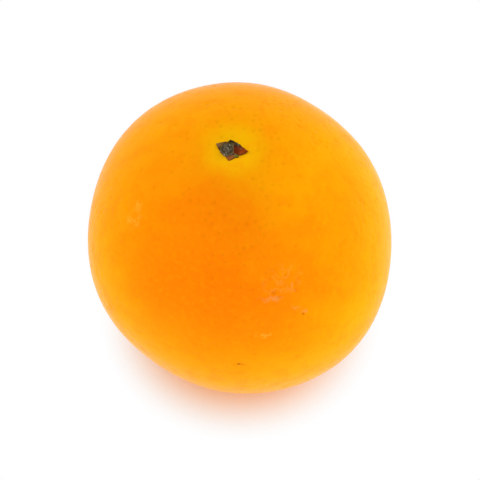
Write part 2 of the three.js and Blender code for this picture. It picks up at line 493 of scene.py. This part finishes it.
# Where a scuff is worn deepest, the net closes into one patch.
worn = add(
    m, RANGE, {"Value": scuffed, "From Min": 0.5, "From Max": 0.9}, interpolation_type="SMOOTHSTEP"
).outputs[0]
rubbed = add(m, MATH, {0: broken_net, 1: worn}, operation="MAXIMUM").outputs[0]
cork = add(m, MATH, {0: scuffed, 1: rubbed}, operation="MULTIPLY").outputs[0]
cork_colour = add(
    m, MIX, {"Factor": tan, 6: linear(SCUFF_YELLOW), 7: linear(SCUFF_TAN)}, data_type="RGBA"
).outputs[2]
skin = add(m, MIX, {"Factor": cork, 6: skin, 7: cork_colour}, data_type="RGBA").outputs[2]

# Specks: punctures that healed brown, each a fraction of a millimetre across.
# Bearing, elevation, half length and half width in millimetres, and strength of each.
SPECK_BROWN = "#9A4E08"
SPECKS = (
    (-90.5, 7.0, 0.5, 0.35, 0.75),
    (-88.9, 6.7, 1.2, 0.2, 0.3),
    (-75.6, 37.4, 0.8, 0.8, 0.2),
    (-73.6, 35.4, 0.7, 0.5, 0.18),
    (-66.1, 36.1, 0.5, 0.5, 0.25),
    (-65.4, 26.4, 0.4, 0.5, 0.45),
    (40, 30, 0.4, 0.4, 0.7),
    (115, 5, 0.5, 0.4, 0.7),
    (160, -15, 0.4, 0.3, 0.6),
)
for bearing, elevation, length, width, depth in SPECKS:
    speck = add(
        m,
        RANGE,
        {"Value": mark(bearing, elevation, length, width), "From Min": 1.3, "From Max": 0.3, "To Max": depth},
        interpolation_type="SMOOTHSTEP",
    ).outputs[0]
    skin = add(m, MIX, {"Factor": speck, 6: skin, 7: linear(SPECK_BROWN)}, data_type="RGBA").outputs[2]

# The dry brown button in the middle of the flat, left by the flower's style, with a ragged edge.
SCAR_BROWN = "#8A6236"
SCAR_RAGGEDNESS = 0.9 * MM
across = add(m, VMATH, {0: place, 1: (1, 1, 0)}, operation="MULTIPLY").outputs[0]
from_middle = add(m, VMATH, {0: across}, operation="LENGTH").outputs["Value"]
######
§ Short problem: Quote the whole listing above, leaving nothing out.

§ Written solution:
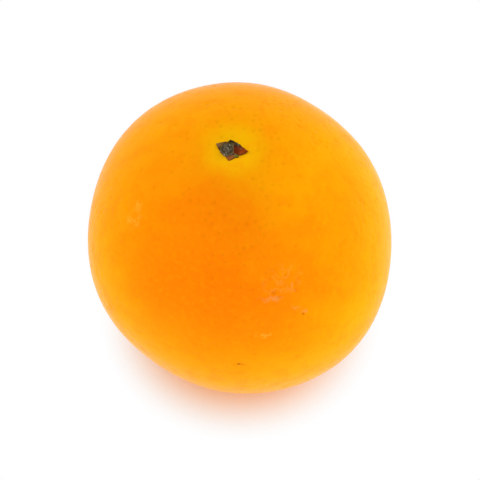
Write part 2 of the three.js and Blender code for this picture. It picks up at line 493 of scene.py. This part finishes it.
# Where a scuff is worn deepest, the net closes into one patch.
worn = add(
    m, RANGE, {"Value": scuffed, "From Min": 0.5, "From Max": 0.9}, interpolation_type="SMOOTHSTEP"
).outputs[0]
rubbed = add(m, MATH, {0: broken_net, 1: worn}, operation="MAXIMUM").outputs[0]
cork = add(m, MATH, {0: scuffed, 1: rubbed}, operation="MULTIPLY").outputs[0]
cork_colour = add(
    m, MIX, {"Factor": tan, 6: linear(SCUFF_YELLOW), 7: linear(SCUFF_TAN)}, data_type="RGBA"
).outputs[2]
skin = add(m, MIX, {"Factor": cork, 6: skin, 7: cork_colour}, data_type="RGBA").outputs[2]

# Specks: punctures that healed brown, each a fraction of a millimetre across.
# Bearing, elevation, half length and half width in millimetres, and strength of each.
SPECK_BROWN = "#9A4E08"
SPECKS = (
    (-90.5, 7.0, 0.5, 0.35, 0.75),
    (-88.9, 6.7, 1.2, 0.2, 0.3),
    (-75.6, 37.4, 0.8, 0.8, 0.2),
    (-73.6, 35.4, 0.7, 0.5, 0.18),
    (-66.1, 36.1, 0.5, 0.5, 0.25),
    (-65.4, 26.4, 0.4, 0.5, 0.45),
    (40, 30, 0.4, 0.4, 0.7),
    (115, 5, 0.5, 0.4, 0.7),
    (160, -15, 0.4, 0.3, 0.6),
)
for bearing, elevation, length, width, depth in SPECKS:
    speck = add(
        m,
        RANGE,
        {"Value": mark(bearing, elevation, length, width), "From Min": 1.3, "From Max": 0.3, "To Max": depth},
        interpolation_type="SMOOTHSTEP",
    ).outputs[0]
    skin = add(m, MIX, {"Factor": speck, 6: skin, 7: linear(SPECK_BROWN)}, data_type="RGBA").outputs[2]

# The dry brown button in the middle of the flat, left by the flower's style, with a ragged edge.
SCAR_BROWN = "#8A6236"
SCAR_RAGGEDNESS = 0.9 * MM
across = add(m, VMATH, {0: place, 1: (1, 1, 0)}, operation="MULTIPLY").outputs[0]
from_middle = add(m, VMATH, {0: across}, operation="LENGTH").outputs["Value"]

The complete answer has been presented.